Some examples for some Japanese animated shows being uploaded

http://www.animenewsnetwork.com/news/2009-11-30/10-arrested-in-japan-for-uploading-via-share-program

Quote from the article, what they were arrested for uploading
[quote]
1. 40-year-old male company employee from Sapporo (Ranma ? television series)
2. 23-year-old unemployed male from Toride (Dragon Quest IX: Hoshizora no Mamoribito)
3. 47-year-old male company employee from Nagano (8 musical tracks from Victor Entertainment, SME Records, Sony Music Records, Avex Entertainment)
4. 23-year-old male company contract employee from Sayama (music from Ai Otsuka and Kobukuro, Back to the Future Part III, Death Note, Death Note: The Last Name, others)
5. 37-year-old male local government employee from Tsu (Mobile Suit Gundam 00)
6. 44-year-old male company employee from Jōyō (Lorelei)
7. 37-year-old self-employed male from Yokohama (Wii Music, Wii Sports Resort)
8. 57-year-old unemployed male from Komatsushima (unspecified television anime)
9. 40-year-old unemployed male from Okayama (Dragon Ball Kai, Fresh Precure!, Fullmetal Alchemist)
10. 30-year-old male game center employee from Chikugo (unspecified anime)
[end quote]

Of the above, most noticeably the first example was from uploading Ranma 1/2, a show that originally aired roughly 20 years ago.

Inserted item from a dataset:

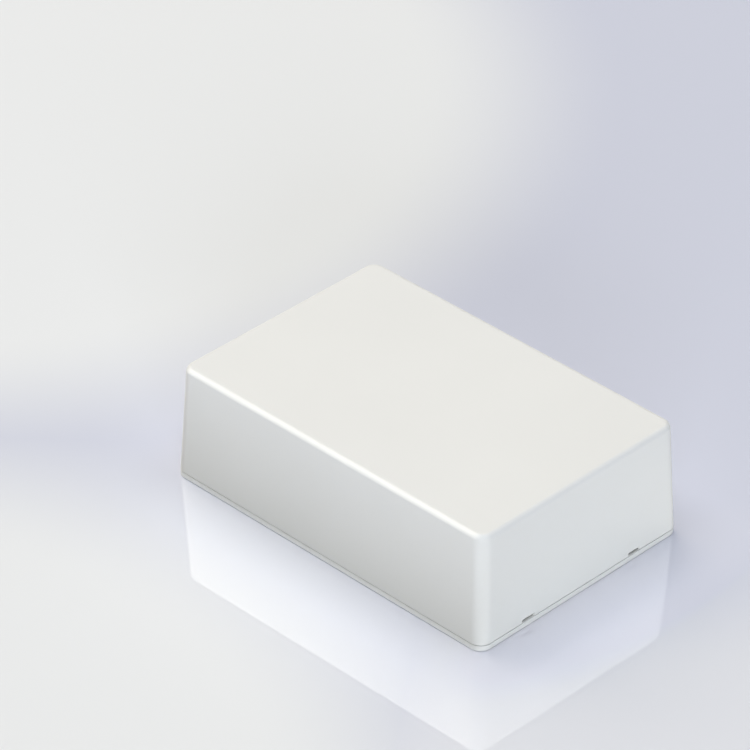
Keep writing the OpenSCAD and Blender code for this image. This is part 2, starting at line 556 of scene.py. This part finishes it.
@dataclass
class Cover(Moulding):
    """The deep cover, with its marks under the roof."""

    node: str = "cover"
    slot: str = "cover_plastic"
    finish: AbsFinish = AbsFinish("satin_abs_cover")
    facing: Facing = Facing.ROOF_INSIDE
    mark_grid: tuple[int, int] = (3, 2)
    mark_inset: tuple[float, float] = (16.0 * MILLIMETRE, 14.0 * MILLIMETRE)


@dataclass
class BasePlate(Moulding):
    """The thin base plate, with its marks between the board posts."""

    node: str = "base"
    slot: str = "base_plastic"
    finish: AbsFinish = AbsFinish("satin_abs_base")
    facing: Facing = Facing.PLATE_INSIDE
    mark_grid: tuple[int, int] = (4, 2)
    mark_inset: tuple[float, float] = (22.0 * MILLIMETRE, 9.0 * MILLIMETRE)


@dataclass(frozen=True)
class StudioCamera:
    """A long lens that looks down on the box over its front right corner.

    Attributes:
        azimuth: Where it stands round the box.
        elevation: How high it stands.
        roll: How far it leans about its own line of sight, in degrees.
        distance: How far from the middle of the box's foot it stands.
        aim_right: How far to the right of there it aims.
        aim_up: How far above there it aims.
        lens_mm: Focal length in millimetres.
        sensor_mm: Width of the sensor in millimetres.
    """

    azimuth: float = 44.35
    elevation: float = 34.35
    roll: float = 0.37
    distance: float = 1.4028
    aim_right: float = -0.01503
    aim_up: float = 0.03737
    lens_mm: float = 227.63
    sensor_mm: float = 36.0

    def build(self) -> None:
        """Set up the scene's camera."""
        turn = math.radians(self.azimuth)
        back = direction(self.azimuth, self.elevation)
        right = Vector((math.cos(turn), math.sin(turn), 0.0))
        up = back.cross(right)
        lens = bpy.data.cameras.new("camera")
        lens.lens = self.lens_mm
        lens.sensor_width = self.sensor_mm
        camera = bpy.data.objects.new("camera", lens)
        bpy.context.scene.collection.objects.link(camera)
        axes = Matrix((right, up, back)).transposed()
        axes = axes @ Matrix.Rotation(math.radians(self.roll), 3, "Z")
        camera.rotation_mode = "QUATERNION"
        camera.rotation_quaternion = axes.to_quaternion()
        camera.location = back * self.distance + right * self.aim_right + up * self.aim_up
        bpy.context.scene.camera = camera


@dataclass(frozen=True)
class SoftBox:
    """A rectangular studio lamp that points at the box.

    Attributes:
        name: The lamp's name.
        azimuth: Where it hangs round the box.
        elevation: How high it hangs.
        width: Its width.
        height: Its height.
        power: Its power in watts.
        colour: The colour of its light.
        distance: How far from the middle of the box's foot it hangs.
        reach: Which reflections it makes.
    """

    name: str
    azimuth: float
    elevation: float
    width: float
    height: float
    power: float
    colour: Colour
    distance: float = 6.0
    reach: Reach = Reach.SOFT

    def build(self, subject: bpy.types.Collection) -> None:
        """Hang the lamp.

        Args:
            subject: The box's own pieces. A lamp for gloss shines on nothing else.
        """
        lamp = bpy.data.lights.new(self.name, "AREA")
        lamp.shape = "RECTANGLE"
        lamp.size = self.width
        lamp.size_y = self.height
        lamp.energy = self.power
        lamp.color = self.colour
        made = bpy.data.objects.new(self.name, lamp)
        bpy.context.scene.collection.objects.link(made)
        away = direction(self.azimuth, self.elevation)
        made.location = away * self.distance
        made.rotation_mode = "QUATERNION"
        made.rotation_quaternion = away.to_track_quat("Z", "Y")
        made.visible_camera = False
        made.visible_diffuse = self.reach is Reach.SOFT
        made.visible_glossy = self.reach is Reach.GLOSS
        if self.reach is Reach.GLOSS:
            made.light_linking.receiver_collection = subject


@dataclass(frozen=True)
class BouncePatch:
    """A rectangle of floor that sends more or less soft light back up to the wall beside it.

    Attributes:
        centre: Its middle, along X and Y.
        half: Half its length and half its width.
        colour: The floor's colour there, as soft light meets it.
    """

    centre: tuple[float, float]
    half: tuple[float, float]
    colour: Colour

    def share(self, nodes: NodeTree, place: Socket) -> Socket:
        """Tell the patch from the floor round it.

        Args:
            nodes: The floor's node tree.
            place: The place on the floor.

        Returns:
            The output socket of a value that is 1 in the patch and 0 elsewhere.
        """
        offset = nodes.vector("SUBTRACT", place, (*self.centre, 0.0)).outputs["Vector"]
        size = nodes.vector("ABSOLUTE", offset).outputs["Vector"]
        axes = nodes.add("SeparateXYZ", {"Vector": size}).outputs
        along = nodes.math("LESS_THAN", axes["X"], self.half[0])
        across = nodes.math("LESS_THAN", axes["Y"], self.half[1])
        return nodes.math("MULTIPLY", along, across)


@dataclass(frozen=True)
class LightPool:
    """A soft oval of light painted on the floor, which only the camera sees.

    Attributes:
        centre: Its middle, along X and Y.
        reach: How far it goes from there along X and Y.
        colour: The painted light that it adds.
        softness: Half the share of its reach over which it fades.
    """

    centre: tuple[float, float]
    reach: tuple[float, float]
    colour: Colour
    softness: float

    def glow(self, nodes: NodeTree, place: Socket) -> Socket:
        """Paint light on the oval, from its full colour well inside to black outside.

        Args:
            nodes: The floor's node tree.
            place: The place on the floor.

        Returns:
            The colour's output socket.
        """
        offset = nodes.vector("SUBTRACT", place, (*self.centre, 0.0)).outputs["Vector"]
        oval = nodes.vector("DIVIDE", offset, (*self.reach, 1.0)).outputs["Vector"]
        distance = nodes.vector("LENGTH", oval).outputs["Value"]
        share = nodes.span(distance, (1.0 - self.softness, 1.0 + self.softness), (1.0, 0.0))
        return nodes.blend(share, opaque(BLACK), opaque(self.colour))


@dataclass(frozen=True)
class FloorFinish:
    """Polished pale floor that mirrors the box faintly and has pools of light painted on it.

    Attributes:
        name: The material's name.
        colour: The floor's own colour, which the camera sees.
        bounce: Its colour as soft light meets it.
        gloss: How much of it is a mirror to the camera.
        roughness: How blurred that mirror is.
        pools: Pools of painted light that the camera sees.
        patches: Places with another bounce.
    """

    name: str = "pale_floor"
    colour: Colour = (0.685, 0.70, 0.80)
    bounce: Colour = (0.775, 0.79, 0.85)
    gloss: float = 0.19
    roughness: float = 0.02
    # Painted light on the floor: pools to the left and in front, and two beside the box's
    # right-hand end.
    pools: tuple[LightPool, ...] = (
        LightPool(
            centre=(-0.27, 0.06), reach=(0.18, 0.19),
            colour=(0.20, 0.19, 0.10), softness=0.20,
        ),
        LightPool(
            centre=(-0.02, -0.21), reach=(0.16, 0.15),
            colour=(0.20, 0.19, 0.10), softness=0.25,
        ),
        LightPool(
            centre=(0.16, -0.06), reach=(0.10, 0.12),
            colour=(0.135, 0.125, 0.070), softness=0.35,
        ),
        LightPool(
            centre=(0.075, -0.010), reach=(0.022, 0.056),
            colour=(0.120, 0.105, 0.085), softness=0.50,
        ),
    )
    patches: tuple[BouncePatch, ...] = (
        BouncePatch(centre=(0.0, -0.0602), half=(0.13, 0.017), colour=(0.26, 0.25, 0.24)),
        BouncePatch(centre=(0.0838, 0.012), half=(0.020, 0.058), colour=(0.95, 0.95, 0.95)),
    )

    def material(self) -> bpy.types.Material:
        """Make the finish. Only the camera sees the floor's own colour, gloss and painted pools.

        Returns:
            The new material.
        """
        made = bpy.data.materials.new(self.name)
        nodes = NodeTree(made)
        seen = nodes.add("LightPath").outputs["Is Camera Ray"]
        place = nodes.add("TexCoord").outputs["Object"]
        bounce = opaque(self.bounce)
        for patch in self.patches:
            bounce = nodes.blend(patch.share(nodes, place), bounce, opaque(patch.colour))
        matt = nodes.add("BsdfDiffuse", {"Color": nodes.blend(seen, bounce, opaque(self.colour))})
        mirror = nodes.add(
            "BsdfAnisotropic", {"Color": opaque(WHITE), "Roughness": self.roughness}
        )
        share = nodes.math("MULTIPLY", seen, self.gloss)
        polished = nodes.add("MixShader", {0: share, 1: matt.outputs[0], 2: mirror.outputs[0]})
        # Painted light: the pools glow in the floor's colour, for the camera only.
        painted_pool_light = BLACK
        for pool in self.pools:
            painted_pool_light = nodes.vector("MAXIMUM", painted_pool_light, pool.glow(nodes, place)).outputs["Vector"]
        glow = nodes.add("Emission", {"Color": painted_pool_light, "Strength": seen})
        lit = nodes.add("AddShader", {0: polished.outputs[0], 1: glow.outputs[0]})
        nodes.add("OutputMaterial", {"Surface": lit.outputs[0]})
        return made


@dataclass(frozen=True)
class Sky:
    """What surrounds the studio. It gives no soft light, so that the lamps alone light the box.

    Attributes:
        name: The world's name.
        ambient: What soft light meets there.
        mirrored: What gloss meets there.
        seen: What the camera meets there, beyond the floor's edge.
    """

    name: str = "studio"
    ambient: Colour = BLACK
    mirrored: Colour = (0.22, 0.23, 0.25)
    seen: Colour = (0.70, 0.72, 0.77)

    def build(self) -> None:
        """Make the scene's world."""
        world = bpy.data.worlds.new(self.name)
        nodes = NodeTree(world)
        path = nodes.add("LightPath").outputs
        lit = nodes.blend(path["Is Glossy Ray"], opaque(self.ambient), opaque(self.mirrored))
        colour = nodes.blend(path["Is Camera Ray"], lit, opaque(self.seen))
        glow = nodes.add("Background", {"Color": colour})
        nodes.add("OutputWorld", {"Surface": glow.outputs[0]})
        bpy.context.scene.world = world


@dataclass(frozen=True)
class Studio:
    """The plain pale floor, the sky over it and the lamps.

    Attributes:
        floor_half: Half the floor's side.
        floor_drop: How far under the base plate the floor lies, so that they never share a plane.
        floor: The floor's finish.
        sky: What surrounds the studio.
        lamps: The lamps.
    """

    floor_half: float = 30.0
    floor_drop: float = 0.02 * MILLIMETRE
    floor: FloorFinish = FloorFinish()
    sky: Sky = Sky()
    lamps: tuple[SoftBox, ...] = (
        SoftBox(
            "overhead", azimuth=0.0, elevation=89.0, width=6.0, height=6.0, power=268.0,
            colour=(0.778, 0.860, 1.0),
        ),
        SoftBox(
            "left", azimuth=-100.0, elevation=45.0, width=6.0, height=6.0, power=328.0,
            colour=(1.0, 0.903, 0.727),
        ),
        SoftBox(
            "front", azimuth=47.0, elevation=10.0, width=3.0, height=2.0, power=227.0,
            colour=(0.916, 0.962, 1.0),
        ),
        SoftBox(
            "edge", azimuth=-46.0, elevation=30.0, width=1.2, height=1.8, power=20.0,
            colour=(1.0, 0.988, 0.863), distance=1.2, reach=Reach.GLOSS,
        ),
    )

    def build(self, pieces: list[bpy.types.Object]) -> None:
        """Build the floor, the sky and the lamps.

        Args:
            pieces: The box's own pieces.
        """
        self.build_floor()
        self.sky.build()
        subject = bpy.data.collections.new("box_pieces")
        for piece in pieces:
            subject.objects.link(piece)
        for lamp in self.lamps:
            lamp.build(subject)

    def build_floor(self) -> None:
        """Lay a wide pale floor."""
        mesh = bmesh.new()
        bmesh.ops.create_grid(mesh, x_segments=1, y_segments=1, size=self.floor_half)
        floor = mesh_object("floor", mesh, self.floor.material())
        floor.location.z = -self.floor_drop


def main() -> None:
    """Dress the box, add its marks, stand it in the studio and report each piece."""
    logging.basicConfig(level=logging.INFO, format="%(message)s")
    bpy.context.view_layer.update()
    StudioCamera().build()
    pieces = []
    for moulding in (Cover(), BasePlate()):
        for piece in (moulding.dress(), moulding.build_marks()):
            LOG.info(
                "%s: %d faces in %s", piece.name, len(piece.data.polygons), moulding.finish.name
            )
            pieces.append(piece)
    Studio().build(pieces)
    bpy.context.scene.view_settings.view_transform = "Standard"


if __name__ == "__main__":
    main()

A couple more recent stories of individuals

http://www.animenewsnetwork.com/news/2010-01-27/male-arrested-in-japan-for-uploading-via-perfect-dark

Person was arrested for uploading episode #38 of Full Metal Alchemist: Brotherhood.

http://www.animenewsnetwork.com/news/2010-06-10/2nd-man-arrested-for-uploading-anime-via-perfect-dark

[quote]
The Sports Nippon newspaper reports that Kyoto’s High-Tech Crime Task Force has arrested a 43-year-old self-employed man named Noriaki Matsumoto on Thursday for allegedly uploading anime online, without the copyright holders’ permission, using the Perfect Dark file-sharing software.
[end quote]
He was suspected of uploading about 1000 episodes, but was arrested for uploading one particular episode of a show shortly after it aired on TV.